Palin was sitting right there today, surrounded by men in dark suits, wearing a double-breasted blazer that was the only pop of color in the whole courtroom. (I was thinking the blazer was pink, but I consulted the courtroom sketch artist for her expert opinion and, after some consideration, she decided it was fuchsia.) After Bennet was done getting grilled, and following a brief interlude in which Times opinion columnist Ross Douthat took the stand mostly to confirm things we’d previously learned, Palin’s team called its next witness: Sarah Palin.

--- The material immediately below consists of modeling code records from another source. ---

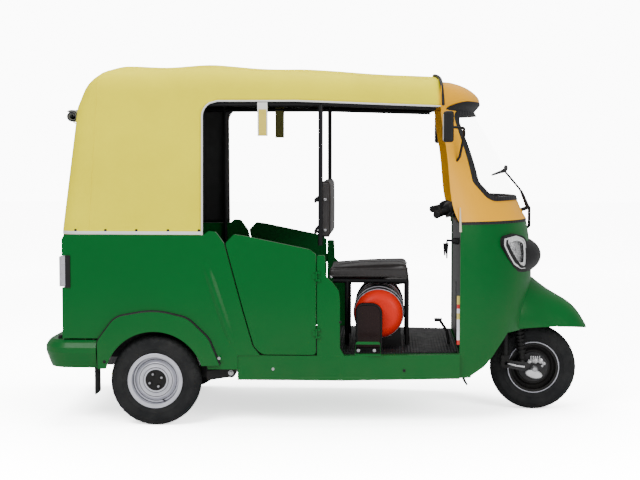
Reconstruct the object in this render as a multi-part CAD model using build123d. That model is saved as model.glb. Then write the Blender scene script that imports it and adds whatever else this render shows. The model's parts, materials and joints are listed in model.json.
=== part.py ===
"""Auto rickshaw: panels, frames, seats, running gear and wheels as separate solids.

Millimetres. +X is forward, +Y is the vehicle's left, +Z is up. The origin lies on the ground, in the
middle of the outer box. Side outlines are rows of (x, z), plan outlines rows of (x, y), and outlines seen
from the front rows of (y, z).
"""

from build123d import *
import math
import os

os.makedirs("parts", exist_ok=True)

# Overall
LENGTH = 2946
FRONT_TIP_X = LENGTH / 2
REAR_TIP_X = -LENGTH / 2
FRONT_OVERHANG = 292  # front tip to front axle
REAR_OVERHANG = 606  # rear bumper to rear axle
REAR_AXLE_X = REAR_TIP_X + REAR_OVERHANG
FRONT_AXLE_X = FRONT_TIP_X - FRONT_OVERHANG
MIRROR_SPAN = 1400

# Gaps
SEAT_GAP = 0.3  # between pieces that seat on each other
RUNNING_FIT = 0.05  # radial gap of a shaft in its bearing
PANEL_GAP = 6  # visible gap round a door or flap
SLANT_GAP = 8  # the same, measured level across the door's slanted rear edge

# Wheels
TYRE_RADIUS = 240
TYRE_HALF_WIDTH = 58
RIM_BEAD_RADIUS = 130
RIM_FLANGE_RADIUS = 145
RIM_HALF_WIDTH = 50
RIM_WALL = 4
REAR_TRACK = 1110
AXLE_Z = TYRE_RADIUS
HUB_BORE_RADIUS = 56
DRUM_RADIUS = 95
STUB_RADIUS = 18

# Body
BODY_HALF = 617  # half width over the side panels
PANEL = 27  # whole thickness of a side panel or door
BODY_REAR_X = REAR_TIP_X + 116
SILL_TOP_Z = 381
SILL_BOTTOM_Z = 250
SIDE_BOTTOM_Z = 306
WAIST_Z = 1014  # top of the side panel, where the hood is snapped on
FLOOR = 22
MAT = 8
MAT_TOP_Z = SILL_TOP_Z + MAT
DECK_Z = 640  # top of the luggage and engine deck
COWL_REAR_X = FRONT_TIP_X - 730
COWL_HALF = 526
DOOR_FRONT_X = -14
POST_REAR_X = DOOR_FRONT_X + PANEL_GAP
SILL_REAR_X = REAR_AXLE_X + 440
SILL_BREAK_X = 125  # where the floor starts to narrow towards the cowl
FLOOR_REAR_X = REAR_AXLE_X + 279
WHEEL_OPENING_RADIUS = 290
WHEELHOUSE_INNER_Y = 485

# Roof
HOOD_WALL = 8
HOOD_BOTTOM_Z = WAIST_Z + SEAT_GAP
VALANCE_Z = 1716
HOOD_SIDE_X = REAR_AXLE_X + 255  # front edge of the hood's rear side panels
HOOD_FRONT_X = COWL_REAR_X - 107
HOOD_CORNER = 130  # plan radius of the hood's rear corners
TUBE = 12.5  # radius of the roof tubes
RAIL_Z = VALANCE_Z - 14
POST_X = 8
POST_Y = BODY_HALF - 5 - PANEL - TUBE - SEAT_GAP

# Steering
STEER_TOP = Vector(COWL_REAR_X, 0, 1120)
STEER_LOW = Vector(FRONT_AXLE_X - 160, 0, 468)
STEM_RADIUS = 17
HEAD_TUBE_RADIUS = 28

nodes = {}


def add(name, shape):
    """Keep a piece under its node name."""
    nodes[name] = shape


def block(x0, x1, y0, y1, z0, z1):
    return Pos((x0 + x1) / 2, (y0 + y1) / 2, (z0 + z1) / 2) * Box(x1 - x0, y1 - y0, z1 - z0)


def outline(plane, rows):
    """Closed face from rows (u, v, corner radius) in a plane."""
    points = [(u, v) for u, v, _ in rows]
    radii = [r for _, _, r in rows]
    return make_face(plane * FilletPolyline(*points, radius=radii, close=True))


def side_plate(rows, y0, y1):
    """Plate between the planes y0 and y1 with the outline rows (x, z, corner radius)."""
    plane = Plane(origin=(0, y0, 0), x_dir=(1, 0, 0), z_dir=(0, -1, 0))
    return extrude(outline(plane, rows), y1 - y0, dir=(0, 1, 0))


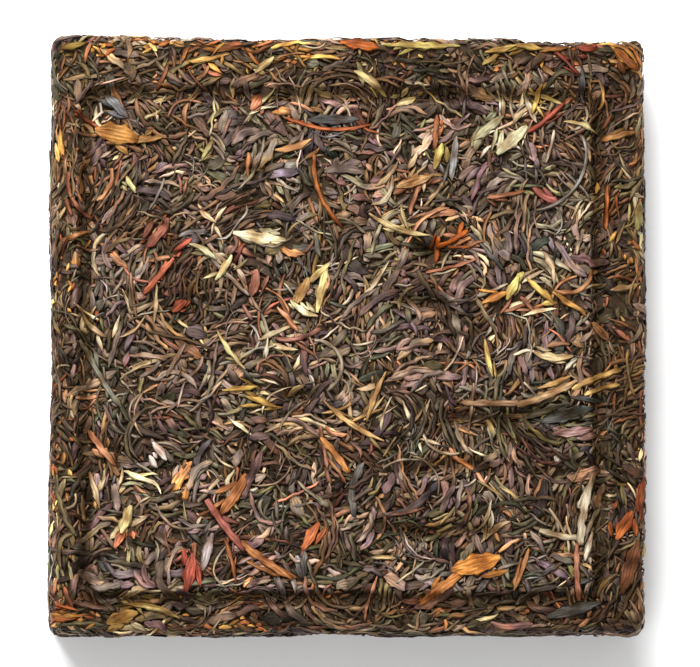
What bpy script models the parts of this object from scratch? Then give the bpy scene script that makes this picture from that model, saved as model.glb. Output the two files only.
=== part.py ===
"""A square brick of pressed tea leaf.

The brick lies flat, with its pressed face up. Its origin is on the ground under its
middle, X and Y run along its sides and Z up. The mould leaves a narrow line all round
the face, further in from some sides than from others. Outside that line the rim falls
away a little, and inside it the panel dips in long, soft hollows. The base is flat.
"""

import math

import bpy
from mathutils import Vector, noise

SIDE = 0.1005
THICKNESS = 0.020
EDGE_RADIUS = 0.0020  # of all its edges and corners

# From the brick's sides to the middle of the line pressed into its face.
LINE_LEFT = 0.0058
LINE_RIGHT = 0.0082
LINE_FRONT = 0.0058
LINE_BACK = 0.0096

LINE_WIDTH = 0.0028
LINE_DEPTH = 0.0013
LINE_TURN = 0.0025  # radius of the line's corners

# The rim outside the line.
RIM_FALL = 0.0060  # over which it falls away from the line
RIM_DROP = 0.0005

# The hollows in the panel, longer along X than along Y.
HOLLOW_LENGTH = 0.020
HOLLOW_WIDTH = 0.010
HOLLOW_DEPTH = 0.0009
HOLLOW_EDGE = 1.8  # how steeply a hollow's edge falls
PANEL_MARGIN = 0.004  # over which the hollows fade out next to the line

# How far the sides wander from true, and over what distance.
WANDER = 0.0007
WANDER_LENGTH = 0.014
WANDER_HEIGHT = 0.012
WANDER_FALL = 8  # the power of the distance from the middle by which it fades inwards

PANEL_CELLS = 23  # across the panel
WALL_CELLS = 3  # up the straight part of a side

HALF = SIDE / 2
MIDDLE_X = (LINE_LEFT - LINE_RIGHT) / 2  # of the rectangle that the line goes round
MIDDLE_Y = (LINE_FRONT - LINE_BACK) / 2
REACH_X = HALF - (LINE_LEFT + LINE_RIGHT) / 2
REACH_Y = HALF - (LINE_FRONT + LINE_BACK) / 2
HALF_ARC = math.tan(math.radians(22.5))  # places a row of points halfway round each edge

LEAF_COLOUR = (0.075, 0.048, 0.030, 1.0)
LEAF_ROUGHNESS = 0.7


def smooth_step(value):
    """0 below 0, 1 above 1, and a smooth rise between."""
    held = min(max(value, 0.0), 1.0)
    return held * held * (3.0 - 2.0 * held)


def edge_stations(line_inset):
    """Distances in from one side, over the rounded edge, the rim and the line."""
    edge = [0.0, EDGE_RADIUS * (1.0 - HALF_ARC), EDGE_RADIUS]
    line = [line_inset + LINE_WIDTH * share for share in (-0.5, -0.25, 0.0, 0.25, 0.5)]
    rim = (edge[-1] + line[0]) / 2.0
    return edge + [rim] + line


def across_stations(low_inset, high_inset):
    """Where the grid's lines cross the brick, given the line's inset from either side."""
    low = [inset - HALF for inset in edge_stations(low_inset)]
    high = [HALF - inset for inset in edge_stations(high_inset)]
    panel = high[-1] - low[-1]
    middle = [low[-1] + panel * cell / PANEL_CELLS for cell in range(1, PANEL_CELLS)]
    return low + middle + high[::-1]


def height_stations():
    """Where the grid's lines cross the sides, from the ground up."""
    edge = [0.0, EDGE_RADIUS * (1.0 - HALF_ARC), EDGE_RADIUS]
    wall = THICKNESS - 2.0 * EDGE_RADIUS
    middle = [EDGE_RADIUS + wall * cell / WALL_CELLS for cell in range(1, WALL_CELLS)]
    return edge + middle + [THICKNESS - height for height in reversed(edge)]


def rounded(point):
    """The point of the rounded brick that belongs to a point of the sharp-edged one."""
    reach = HALF - EDGE_RADIUS
    inner = Vector((
        min(max(point.x, -reach), reach),
        min(max(point.y, -reach), reach),
        min(max(point.z, EDGE_RADIUS), THICKNESS - EDGE_RADIUS),
    ))
    return inner + (point - inner).normalized() * EDGE_RADIUS


def inside_line(x, y):
    """Distance in from the middle of the line, below 0 on the rim. The line turns on an arc."""
    past_x = abs(x - MIDDLE_X) - (REACH_X - LINE_TURN)
    past_y = abs(y - MIDDLE_Y) - (REACH_Y - LINE_TURN)
    if past_x > 0.0 and past_y > 0.0:
        return LINE_TURN - math.hypot(past_x, past_y)
    return LINE_TURN - max(past_x, past_y)


def line_depth(inside):
    """Depth of the pressed line at a distance in from its middle."""
    off = inside / (LINE_WIDTH / 2.0)
    return LINE_DEPTH * max(0.0, 1.0 - off * off)


def hollow_depth(x, y, inside):
    """Depth of the panel's soft hollows."""
    wave = noise.noise(Vector((x / HOLLOW_LENGTH, y / HOLLOW_WIDTH, 0.0)))
    panel = smooth_step((inside - LINE_WIDTH / 2.0) / PANEL_MARGIN)
    return HOLLOW_DEPTH * panel * smooth_step(0.5 + HOLLOW_EDGE * wave)


def face_depth(x, y):
    """How far the pressed face lies below the brick's full thickness."""
    inside = inside_line(x, y)
    rim = RIM_DROP * smooth_step(-inside / RIM_FALL)
    return rim + line_depth(inside) + hollow_depth(x, y, inside)


def wander(across, along, height, lane):
    """How far one side stands out of true. It fades to nothing inside the brick."""
    side = math.copysign(1.0, across)
    wave = noise.noise(Vector((lane + side, along / WANDER_LENGTH, height / WANDER_HEIGHT)))
    return side * WANDER * wave * (abs(across) / HALF) ** WANDER_FALL


def pressed(point):
    """Sinks the face by its relief, and lets the sides wander."""
    x, y, z = point
    lift = smooth_step((z - THICKNESS / 2.0) / (THICKNESS / 2.0 - EDGE_RADIUS))
    return Vector((
        x + wander(x, y, z, lane=2.5),
        y + wander(y, x, z, lane=7.5),
        z - lift * face_depth(x, y),
    ))


def centred(points):
    """Moves the points so that their box stands on the origin, centred over it."""
    middle_x = (min(p.x for p in points) + max(p.x for p in points)) / 2.0
    middle_y = (min(p.y for p in points) + max(p.y for p in points)) / 2.0
    return [Vector((p.x - middle_x, p.y - middle_y, p.z)) for p in points]


def box_grid():
    """The points and faces of a sharp-edged box, ruled with the grid's lines on all six sides."""
    across_x = across_stations(LINE_LEFT, LINE_RIGHT)
    across_y = across_stations(LINE_FRONT, LINE_BACK)
    up = height_stations()
    last, top = len(across_x) - 1, len(up) - 1
    index, points, faces = {}, [], []

    def corner(i, j, k):
        if (i, j, k) not in index:
            index[i, j, k] = len(points)
            points.append(Vector((across_x[i], across_y[j], up[k])))
        return index[i, j, k]

    def face(*corners):
        faces.append([corner(*place) for place in corners])

    for i in range(last):
        for j in range(last):
            face((i, j, top), (i + 1, j, top), (i + 1, j + 1, top), (i, j + 1, top))
            face((i, j, 0), (i, j + 1, 0), (i + 1, j + 1, 0), (i + 1, j, 0))
    for i in range(last):
        for k in range(top):
            face((i, 0, k), (i + 1, 0, k), (i + 1, 0, k + 1), (i, 0, k + 1))
            face((i, last, k), (i, last, k + 1), (i + 1, last, k + 1), (i + 1, last, k))
            face((0, i, k), (0, i, k + 1), (0, i + 1, k + 1), (0, i + 1, k))
            face((last, i, k), (last, i + 1, k), (last, i + 1, k + 1), (last, i, k + 1))
    return points, faces


def leaf_material():
    """The dark, matt finish of pressed leaf."""
    material = bpy.data.materials.new("pressed_leaf")
    material.use_nodes = True
    shader = material.node_tree.nodes["Principled BSDF"]
    shader.inputs["Base Color"].default_value = LEAF_COLOUR
    shader.inputs["Roughness"].default_value = LEAF_ROUGHNESS
    shader.inputs["Metallic"].default_value = 0.0
    return material


def make_brick():
    """The whole brick, one solid of pressed leaf."""
    points, faces = box_grid()
    shaped = centred([pressed(rounded(point)) for point in points])
    mesh = bpy.data.meshes.new("brick")
    mesh.from_pydata(shaped, [], faces)
    mesh.materials.append(leaf_material())
    mesh.shade_smooth()
    brick = bpy.data.objects.new("brick", mesh)
    bpy.context.scene.collection.objects.link(brick)
    return brick


for old in list(bpy.data.objects):
    bpy.data.objects.remove(old)
make_brick()
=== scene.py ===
"""The looks of a square brick of pressed tea leaf.

A dark core in the brick's own form, painted as dark as the shade in the gaps between leaves,
carries thousands of leaves, buds, stems and crumbs, each a closed mesh. They are laid from the
outermost inwards: a leaf lies flush with the brick's surface where nothing covers it, and dips
under the leaves laid before it.
Lengths are in millimetres until a mesh is made.
"""

import math
from dataclasses import dataclass, replace
from types import SimpleNamespace

import bmesh
import bpy
import numpy as np
from mathutils import Matrix, Vector, noise


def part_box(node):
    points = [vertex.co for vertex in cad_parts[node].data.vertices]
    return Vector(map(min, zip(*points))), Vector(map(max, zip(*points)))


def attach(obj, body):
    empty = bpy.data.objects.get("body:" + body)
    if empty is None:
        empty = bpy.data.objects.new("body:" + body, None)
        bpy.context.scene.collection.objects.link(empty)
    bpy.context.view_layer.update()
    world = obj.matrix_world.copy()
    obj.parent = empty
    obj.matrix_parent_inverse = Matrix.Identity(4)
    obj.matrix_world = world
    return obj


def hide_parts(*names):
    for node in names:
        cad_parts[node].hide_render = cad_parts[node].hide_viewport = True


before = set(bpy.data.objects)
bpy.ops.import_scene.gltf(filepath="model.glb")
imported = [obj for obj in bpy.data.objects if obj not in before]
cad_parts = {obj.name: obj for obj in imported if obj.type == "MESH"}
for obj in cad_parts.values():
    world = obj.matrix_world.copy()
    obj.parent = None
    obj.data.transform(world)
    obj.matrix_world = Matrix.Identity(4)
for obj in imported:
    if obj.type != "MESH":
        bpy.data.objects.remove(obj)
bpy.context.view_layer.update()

MM = 0.001
rng = np.random.default_rng(20)

# The brick's form, with the same measures as its solid.
EDGE_RADIUS = 2.0
LINE_LEFT, LINE_RIGHT, LINE_FRONT, LINE_BACK = 5.8, 8.2, 5.8, 9.6
LINE_WIDTH, LINE_DEPTH, LINE_TURN = 2.8, 1.3, 2.5
RIM_FALL, RIM_DROP = 6.0, 0.5
HOLLOW_LENGTH, HOLLOW_WIDTH, HOLLOW_DEPTH, HOLLOW_EDGE = 20.0, 10.0, 0.9, 1.8
PANEL_MARGIN = 4.0
WANDER, WANDER_LENGTH, WANDER_HEIGHT, WANDER_FALL = 0.7, 14.0, 12.0, 8
WANDER_LANES = (2.5, 7.5)  # which part of the noise the sides across X and Y follow
WANDER_OUT = 0.4  # how far the sides' bulges stand past the true sides

# Finer unevenness of the face, which the solid leaves out.
DIMPLE_LENGTH, DIMPLE_WIDTH, DIMPLE_DEPTH = 5.0, 3.2, 0.5
CREASE_DEPTH, CREASE_WIDTH, CREASE_FADE = 1.3, 1.2, 4.0

# Painted shade: how much darker the leaf is in the line, creases, hollows, on the rim and at corners.
LINE_SHADE, CREASE_SHADE, RIM_SHADE, HOLLOW_SHADE = 0.8, 0.8, 0.48, 0.16
CORNER_SHADE, CORNER_REACH = 0.18, 12.0
MOST_SHADE = 0.85
# Painted shade on leaves that lie under others.
SUNK_SHADE = 0.5  # how much darker a leaf is that lies under others

lowest, highest = (np.array(corner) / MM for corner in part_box("brick"))
LOW = lowest + np.array([WANDER_OUT, WANDER_OUT, 0.0])
HIGH = highest - np.array([WANDER_OUT, WANDER_OUT, 0.0])
HALF_SIDE = float(HIGH[0] - LOW[0]) / 2.0
HEIGHT = float(HIGH[2] - LOW[2])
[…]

There wasn’t much time for her testimony. She was only on the stand for 15 minutes before the trial adjourned for the day. But this was long enough for her to describe what it’s been like to live in Wasilla, Alaska, since she was in second grade (“You’re missin’ out!” she said to the jury, when her lawyer surmised that none of the jurors had ever visited Wasilla), for her to refer warmly to her five children and eight grandkids, and for her to speak in noble terms about how she’d managed to rise to political prominence even though she was just a regular gal from a frozen little town in the middle of nowhere.
In Palin’s 15 minutes on the stand, she smiled more often than Bennet had in his five-plus hours. Tomorrow, she’ll get back up there and will—as she attempts to sink both Bennet and the Times—no doubt keep on smiling.